• **Dataset content**
— Begin —

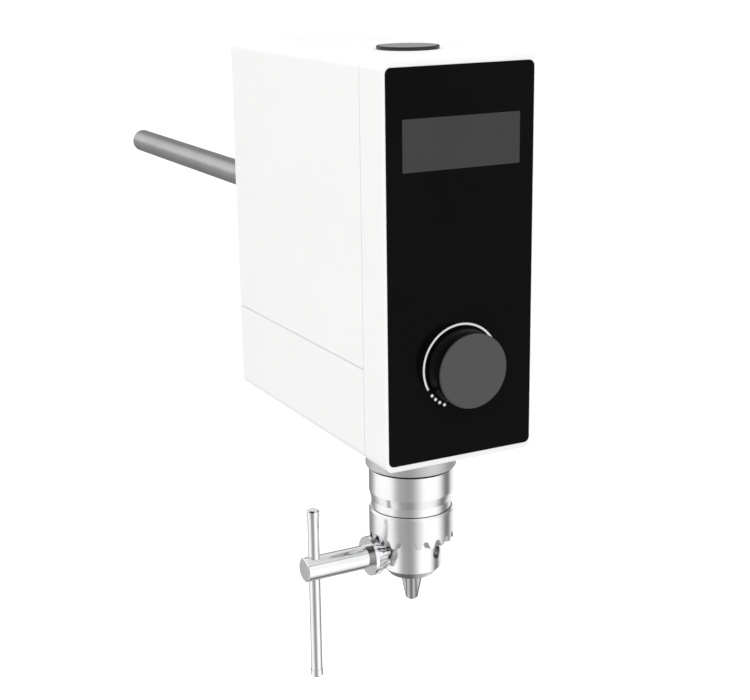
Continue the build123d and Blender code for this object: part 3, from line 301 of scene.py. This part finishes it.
def shade_chuck_top(made):
    """Darkens the chuck's upper face, which lies in the shadow of the gap under the boss."""
    z = made.split(made.where())[2]
    shadow = made.span(z, chuck_top_z - 0.32 * mm, chuck_top_z - 0.22 * mm, 0.0, 1.0)
    lit = made.shader.inputs["Base Color"].links[0].from_socket
    made.to("Base Color", made.mix(shadow, lit, grey(0.015)))


# Plastics, paint and rubber
white = paint("white_case", grey(0.855, 0.851), 0.45, 2400.0, 0.12, 0.3, 0.006)
dark_paint = paint("motor_dark", grey(0.03, 0.032), 0.4, 1800.0, 0.2, 0.4, 0.1)
black_plastic = paint("black_plastic", grey(0.012, 0.0125), 0.5, 2000.0, 0.3, 0.35, 0.1)
cap_dark = paint("cap_dark", grey(0.015, 0.0155), 0.38, 2200.0, 0.15, 0.35, 0.1)
rubber = paint("black_rubber", grey(0.018), 0.75, 1500.0, 0.4, 0.25, 0.1)
ink = paint("mark_white", grey(0.90, 0.89), 0.5, 3000.0, 0.05, 0.3, 0.01)
panel_tones = (grey(0.0026, 0.0027), grey(0.0034, 0.0035))
panel = glazed("panel_black", panel_tones, (30.0, 4.0), 0.03, 0.10, (0.04, 0.09))
screen_tones = (grey(0.046, 0.047), grey(0.051, 0.052))
screen = glazed("display_grey", screen_tones, (12.0, 2.0), 0.06, 0.10, (0.07, 0.13))
board = circuit_board()
knob = knob_finish()

# Metals
chrome = turned("satin_chrome", grey(0.90, 0.91), 0.18, 0.35 * mm, 0.06)
shade_chuck_top(chrome)
boss = turned("boss_aluminium", grey(0.66, 0.665), 0.50, 0.5 * mm, 0.12)
cap_grey = turned("cap_grey", grey(0.34, 0.35), 0.38, 0.4 * mm, 0.05)
cap_grey.set(Metallic=0.3)
bright = metal("bright_chrome", grey(0.86, 0.87), 0.09, (1, 1, 0.2), 0.02)
steel = metal("hard_steel", grey(0.40, 0.41), 0.30, (1, 1, 0.15), 0.08)
jaw_steel = metal("jaw_steel", grey(0.50, 0.51), 0.28, (1, 1, 0.15), 0.10)
rod_steel = metal("rod_steel", grey(0.50, 0.505), 0.20, (1, 0.05, 1), 0.10)
zinc = metal("screw_zinc", grey(0.62, 0.63), 0.30, (1, 1, 1), 0.05)
brass = metal("pin_brass", (0.76, 0.60, 0.30), 0.22, (1, 0.1, 1), 0.05)
coil = metal("copper_coil", (0.62, 0.28, 0.10), 0.38, (1, 1, 6), 0.5)
alloy = paint("cast_alloy", (0.42, 0.43, 0.44), 0.55, 900.0, 0.4, 0.5, 0.05)
alloy.set(Metallic=0.8)

finishes = [
    (white, ("front_frame", "upper_rear_cover", "lower_rear_cover")),
    (panel, ("front_panel",)),
    (screen, ("display_window",)),
    (knob, ("knob",)),
    (board, ("control_board", "driver_board")),
    (black_plastic, ("display_module", "switch_plunger", "power_inlet", "switch_housing", "switch_rocker")),
    (dark_paint, ("motor_can", "capacitors", "rod_lock_screw")),
    (rubber, ("shaft_seal", "drive_belt")),
    (cap_dark, ("top_cap",)),
    (cap_grey, ("cap_inlay",)),
    (alloy, ("chassis", "motor_end_plate")),
    (boss, ("spindle_housing", "spindle_pulley", "motor_pulley")),
    (chrome, ("chuck_body", "chuck_sleeve")),
    (bright, ("chuck_key", "key_bar")),
    (steel, ("spindle", "motor_rotor", "chuck_nut")),
    (jaw_steel, ("jaw_1", "jaw_2", "jaw_3")),
    (rod_steel, ("support_rod",)),
    (brass, ("inlet_pins",)),
    (coil, ("motor_stator",)),
    (zinc, ("board_screws", "rear_cover_screws", "frame_screws", "flange_screws", "motor_screws")),
    (zinc, ("encoder_body", "encoder_nut", "encoder_shaft", "bearing_nut", "motor_bearings")),
    (zinc, ("lower_bearing_outer_ring", "lower_bearing_inner_ring")),
    (zinc, ("upper_bearing_outer_ring", "upper_bearing_inner_ring")),
]
finish_of = {name: finish for finish, names in finishes for name in names}
for name, node in nodes.items():
    node.data.materials.clear()
    node.data.materials.append(finish_of[name].material)
# The photograph shows no reflection of the cross bar in the chuck
nodes["key_bar"].visible_glossy = False


# Print round the dial
print_height = 0.04 * mm
print_thickness = 0.1 * mm
dial_radius = 21.6 * mm
dial_line = 1.1 * mm
dial_start = 209.4
dial_end = -30.0
dot_radius = 0.85 * mm
dot_angles = (218.5, 226.5, 234.8, 243.3)


def print_piece(name, outlines):
    """A thin plate on the panel from closed outlines in x and z, its back in the panel."""
    front_y = panel_front_y - print_height
    mesh_builder = bmesh.new()
    for outline in outlines:
        front = [mesh_builder.verts.new((x, front_y, z)) for x, z in outline]
        back = [mesh_builder.verts.new((x, front_y + print_thickness, z)) for x, z in outline]
        mesh_builder.faces.new(front)
        mesh_builder.faces.new(list(reversed(back)))
        count = len(outline)
        for here in range(count):
            after = (here + 1) % count
            mesh_builder.faces.new((front[after], front[here], back[here], back[after]))
    bmesh.ops.recalc_face_normals(mesh_builder, faces=mesh_builder.faces)
    mesh = bpy.data.meshes.new(name)
    mesh_builder.to_mesh(mesh)
    mesh_builder.free()
    piece = bpy.data.objects.new(name, mesh)
    bpy.context.scene.collection.objects.link(piece)
    mesh.materials.append(ink.material)
    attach(piece, "housing")


def on_dial(radius, degrees):
    """A point round the dial's centre, with degrees from +x towards +z."""
    angle = math.radians(degrees)
    return (radius * math.cos(angle), knob_z + radius * math.sin(angle))


def dot_outline(degrees, count=24):
    x, z = on_dial(dial_radius, degrees)
    turns = [2 * math.pi * index / count for index in range(count)]
    return [(x + dot_radius * math.cos(turn), z + dot_radius * math.sin(turn)) for turn in turns]


def half_round(degrees, side):
    """Half a circle over the line's width, bulging the way the line runs, from side to side."""
    x, z = on_dial(dial_radius, degrees)
    angle = math.radians(degrees)
    runs = 1 if dial_end > dial_start else -1
    points = []
    for index in range(1, 6):
        turn = math.pi * index / 6
        across = side * math.cos(turn) * dial_line / 2
        along = runs * math.sin(turn) * dial_line / 2
        point_x = x + across * math.cos(angle) - along * math.sin(angle)
        point_z = z + across * math.sin(angle) + along * math.cos(angle)
        points.append((point_x, point_z))
    return points


def dial_outline(steps=120):
    """The dial's line: its far end is round, and its near end is hollow by the same curve."""
    angles = [dial_start + (dial_end - dial_start) * step / steps for step in range(steps + 1)]
    outer = [on_dial(dial_radius + dial_line / 2, angle) for angle in angles]
    inner = [on_dial(dial_radius - dial_line / 2, angle) for angle in reversed(angles)]
    return outer + half_round(dial_end, 1) + inner + half_round(dial_start, -1)


print_piece("dial_ring", [dial_outline()])
print_piece("dial_dots", [dot_outline(angle) for angle in dot_angles])

# Floor, which glows a little to the camera and isn't mirrored by the metals
floor_z = -0.46
floor_size = 60.0
floor_glow = 0.25


def make_floor():
    material = bpy.data.materials.new("floor_pale")
    material.use_nodes = True
    made = Tree(material.node_tree)
    matt = made.tree.nodes["Principled BSDF"]
    matt.inputs["Base Color"].default_value = (0.9, 0.9, 0.9, 1)
    matt.inputs["Roughness"].default_value = 0.95
    glow = made.new("ShaderNodeEmission")
    glow.inputs["Color"].default_value = (1, 1, 1, 1)
    glow.inputs["Strength"].default_value = floor_glow
    lit = made.new("ShaderNodeAddShader")
    made.link(matt.outputs[0], lit.inputs[0])
    made.link(glow.outputs[0], lit.inputs[1])
    path = made.new("ShaderNodeLightPath")
    seen = made.calc("MAXIMUM", path.outputs["Is Camera Ray"], path.outputs["Is Glossy Ray"])
    swap = made.new("ShaderNodeMixShader")
    made.link(seen, swap.inputs[0])
    made.link(matt.outputs[0], swap.inputs[1])
    made.link(lit.outputs[0], swap.inputs[2])
    made.link(swap.outputs[0], made.tree.nodes["Material Output"].inputs["Surface"])
    mesh_builder = bmesh.new()
    bmesh.ops.create_grid(mesh_builder, x_segments=1, y_segments=1, size=floor_size)
    mesh = bpy.data.meshes.new("floor")
    mesh_builder.to_mesh(mesh)
    mesh_builder.free()
    floor = bpy.data.objects.new("floor", mesh)
    floor.location = (0, 0, floor_z)
    floor.visible_glossy = False
    bpy.context.scene.collection.objects.link(floor)
    mesh.materials.append(material)


make_floor()

# World: what the metals mirror, by azimuth in degrees from the camera's own side
reflection_strength = 1.25
diffuse_strength = 1.12
low_ring = [
    (-170, 0.28), (-145, 0.28), (-128, 0.50), (-112, 0.98), (-95, 1.08), (-66, 1.10), (-55, 0.98),
    (-46, 0.66), (-36, 0.45), (-26, 0.41), (-12, 0.36), (-3, 0.36), (6, 0.45), (14, 0.64), (22, 0.86),
    (33, 1.12), (50, 1.24), (66, 1.20), (78, 1.10), (88, 0.82), (98, 0.42), (108, 0.20), (118, 0.22),
    (128, 0.42), (140, 0.90), (155, 1.0), (168, 0.50),
]
high_ring = [
    (-172, 0.32), (-158, 0.36), (-142, 0.85), (-128, 1.05), (-95, 1.12), (-63, 1.02), (-50, 0.70),
    (-36, 0.45), (-12, 0.36), (-3, 0.38), (14, 0.72), (33, 1.10), (65, 1.10), (85, 0.80), (98, 0.40),
    (120, 0.22), (135, 0.28), (155, 0.22), (172, 0.30),
]
# Shares by elevation: dark above the lamps, pale round the horizon, grey towards the floor
by_elevation = [
    (-90, 0.22), (-60, 0.55), (-44, 0.92), (-30, 1.0), (-18, 1.0),
    (36, 1.0), (44, 0.50), (52, 0.12), (90, 0.05),
]
diffuse_levels = [(0.0, 0.30), (0.5, 0.82), (1.0, 1.03)]


def ring_stops(bands):
    """Ramp stops for a closed ring of azimuths, so that both ends of the ramp meet."""
    stops = []
    for azimuth, level in bands:
        position = ((azimuth + camera_azimuth) / 360 + 0.5) % 1.0
        stops.append((position, level / reflection_strength))
    stops.sort()
    first, last = stops[0], stops[-1]
    gap = first[0] + 1 - last[0]
    edge = last[1] + (first[1] - last[1]) * (1 - last[0]) / gap
    return [(0.0, edge)] + stops + [(1.0, edge)]


def lifted(stops):
    """Ramp stops for elevations in degrees."""
    return [(elevation / 180 + 0.5, level) for elevation, level in stops]


def make_world():
    world = bpy.data.worlds.new("world")
    bpy.context.scene.world = world
    world.use_nodes = True
    made = Tree(world.node_tree)
    for node in list(made.tree.nodes):
        made.tree.nodes.remove(node)

    def background(strength, color=None):
        node = made.new("ShaderNodeBackground")
        node.inputs["Strength"].default_value = strength
        if color is not None:
            made.link(color, node.inputs["Color"])
        return node.outputs[0]

    def choose(factor, first, second):
        node = made.new("ShaderNodeMixShader")
        made.link(factor, node.inputs[0])
        made.link(first, node.inputs[1])
        made.link(second, node.inputs[2])
        return node.outputs[0]

    x, y, z = made.split(made.new("ShaderNodeTexCoord").outputs["Generated"])
    # Azimuth from the front, 0 to 1 for -180 to 180 degrees, and the height above the horizon
    azimuth = made.calc("ARCTAN2", x, made.calc("MULTIPLY", y, -1.0))
    around = made.calc("ADD", made.calc("MULTIPLY", azimuth, 1 / (2 * math.pi)), 0.5)
    height = made.calc("MULTIPLY_ADD", made.calc("ARCSINE", z), 1 / math.pi, 0.5)
    low_around = made.ramp(around, ring_stops(low_ring))
    high_around = made.ramp(around, ring_stops(high_ring))
    lift = made.ramp(height, lifted([(-8, 0.0), (10, 1.0)]), "EASE")
    upward = made.ramp(height, lifted(by_elevation))
    studio = made.mix(1.0, made.mix(lift, low_around, high_around), upward, "MULTIPLY")
    diffuse = made.ramp(made.calc("MULTIPLY_ADD", z, 0.5, 0.5), diffuse_levels)

    path = made.new("ShaderNodeLightPath")
    mirrored = made.calc("MAXIMUM", path.outputs["Is Glossy Ray"], path.outputs["Is Transmission Ray"])
    spread = background(diffuse_strength, diffuse)
    lighting = choose(mirrored, spread, background(reflection_strength, studio))
    seen = choose(path.outputs["Is Camera Ray"], lighting, background(1.0))
    output = made.new("ShaderNodeOutputWorld")
    made.link(seen, output.inputs["Surface"])


make_world()


def make_lamp(name, size, energy, location, target):
    data = bpy.data.lights.new(name, "AREA")
    data.shape = "DISK"
    data.size = size
    data.energy = energy
    lamp = bpy.data.objects.new(name, data)
    bpy.context.scene.collection.objects.link(lamp)
    lamp.location = location
    lamp.rotation_euler = (Vector(target) - Vector(location)).to_track_quat("-Z", "Y").to_euler()
    lamp.visible_camera = False
    lamp.visible_glossy = False


make_lamp("lamp_top", 1.2, 9.5, (-0.3, -0.5, 1.5), (0, -0.09, 0))

bpy.context.scene.view_settings.view_transform = "Standard"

— End —

• **Description of the task**
Exactly repeat the lines running from the top of the listing to the line bearing "knob = knob_finish()", both of those lines included, and only them.

• **Correct response**
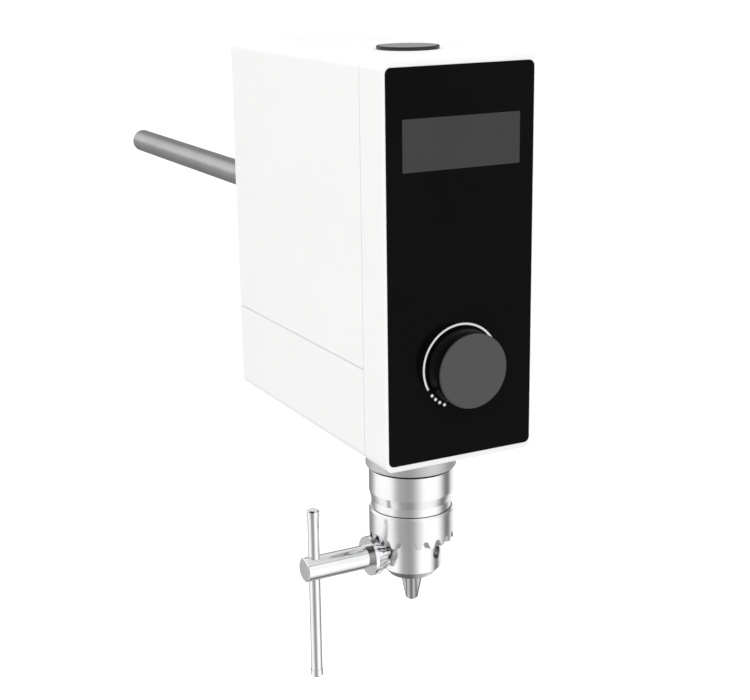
Continue the build123d and Blender code for this object: part 3, from line 301 of scene.py. This part finishes it.
def shade_chuck_top(made):
    """Darkens the chuck's upper face, which lies in the shadow of the gap under the boss."""
    z = made.split(made.where())[2]
    shadow = made.span(z, chuck_top_z - 0.32 * mm, chuck_top_z - 0.22 * mm, 0.0, 1.0)
    lit = made.shader.inputs["Base Color"].links[0].from_socket
    made.to("Base Color", made.mix(shadow, lit, grey(0.015)))


# Plastics, paint and rubber
white = paint("white_case", grey(0.855, 0.851), 0.45, 2400.0, 0.12, 0.3, 0.006)
dark_paint = paint("motor_dark", grey(0.03, 0.032), 0.4, 1800.0, 0.2, 0.4, 0.1)
black_plastic = paint("black_plastic", grey(0.012, 0.0125), 0.5, 2000.0, 0.3, 0.35, 0.1)
cap_dark = paint("cap_dark", grey(0.015, 0.0155), 0.38, 2200.0, 0.15, 0.35, 0.1)
rubber = paint("black_rubber", grey(0.018), 0.75, 1500.0, 0.4, 0.25, 0.1)
ink = paint("mark_white", grey(0.90, 0.89), 0.5, 3000.0, 0.05, 0.3, 0.01)
panel_tones = (grey(0.0026, 0.0027), grey(0.0034, 0.0035))
panel = glazed("panel_black", panel_tones, (30.0, 4.0), 0.03, 0.10, (0.04, 0.09))
screen_tones = (grey(0.046, 0.047), grey(0.051, 0.052))
screen = glazed("display_grey", screen_tones, (12.0, 2.0), 0.06, 0.10, (0.07, 0.13))
board = circuit_board()
knob = knob_finish()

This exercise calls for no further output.